15 May 2018

How does Lifetime compare to a Term Deposit?

Lifetime is similar to a Term Deposit in some ways and different in others. Both investments have their benefits.

Let's start with the Term Deposit.

A Term Deposit is a good investment if you are looking for simplicity and low-risk. It is easy to invest and you can choose from a range of maturities and interest rates to suit your needs. The big 4 banks have a long history in New Zealand and solid credit ratings.

Term Deposits are not entirely without risk however. Unlike in most developed countries, term deposits in New Zealand are not insured or guaranteed. In the event of a bank failure, your money could get a 'haircut'. Read more about this on here.

As a savings investment, Term Deposits are a reliable choice. However as an income investment, they have some downsides. Interest rates fluctuate over time making it hard to get a regular income over the long term. Term Deposits also pay out interest infrequently; usually quarterly, semi-annually, or annually. This reduces cash flow and makes it harder to budget on a weekly or monthly basis. Your money is also locked in for the length of the term, meaning you cannot access your savings immediately without penalty. Lastly and importantly, once your savings in a term deposit have been fully drawn down, your income stops.

With interest rates currently so low, it's become difficult to get a meaningful income from Term Deposits. On the 10th of May 2018, the Reserve Bank announced plans to keep the Official Cash Rate steady at it's record low of 1.75% p.a. until late 2019 and said the direction of the next move is equally balanced and could be up or down.

As the Official Cash Rate directly influences interest rates in New Zealand, Term Deposit rates are set to remain low for the foreseeable future. Against this backdrop, Lifetime's net income rates of 5.00% (after fees and tax) and higher are attractive.

Now let's look at Lifetime.

Lifetime enables you to turn a lump sum into a regular income that's insured for life. Income payments are paid fortnightly and remain the same, even if markets fall.

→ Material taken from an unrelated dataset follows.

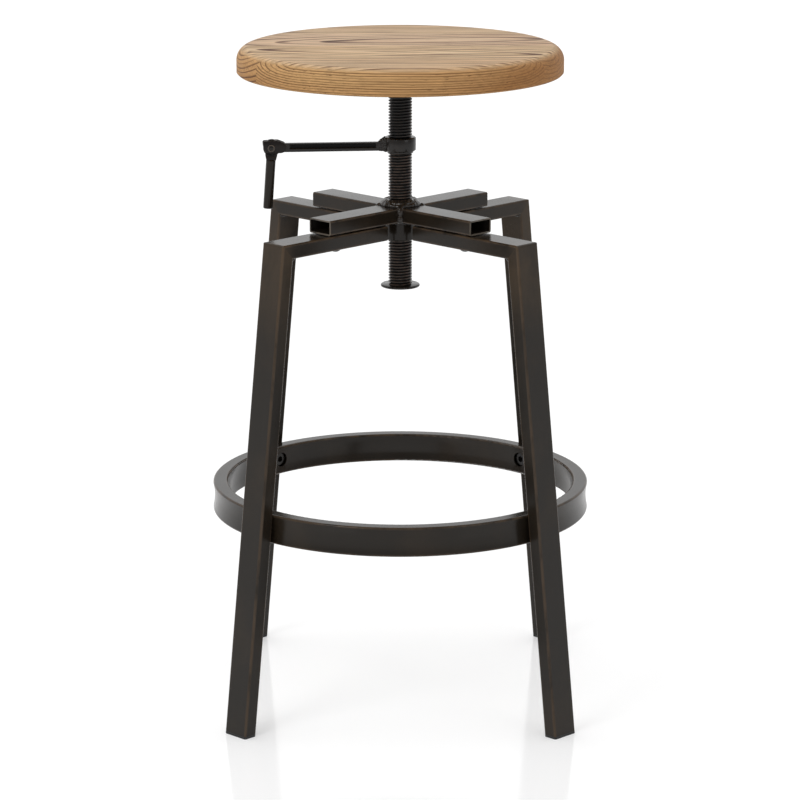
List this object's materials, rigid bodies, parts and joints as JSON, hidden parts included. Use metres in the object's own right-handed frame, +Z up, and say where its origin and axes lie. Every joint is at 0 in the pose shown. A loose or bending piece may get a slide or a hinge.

To offer an income guarantee, the Reserve Bank requires Lifetime to set aside capital reserves to account for each and every investor. These capital reserves ensure Lifetime can honour its future obligations.

Lifetime’s income payments are paid after-tax and continue for as long as you live, even if your original capital has been drawn down to zero. 

Lifetime differs from a Term Deposit as it is primarily an income investment rather than a savings investment. Lifetime’s income payments are made up of both returns on your savings as well as capital drawdown. This means that over 20-25 years or so your regular income withdrawals may drawdown your balance entirely. However this doesn’t mean you will run out of income. Lifetime’s longevity insurance ensures you will continue to get your regular income payments, for life.

In summary, Term Deposits and Lifetime are investments that cater to different needs. Term Deposits are designed to help you save and Lifetime is designed to give you a secure income for life. Lifetime helps you address 2 basic risks that are unmet by Term Deposits. These are longevity risk (how long will you live?) and market risk (interest rates going up and down).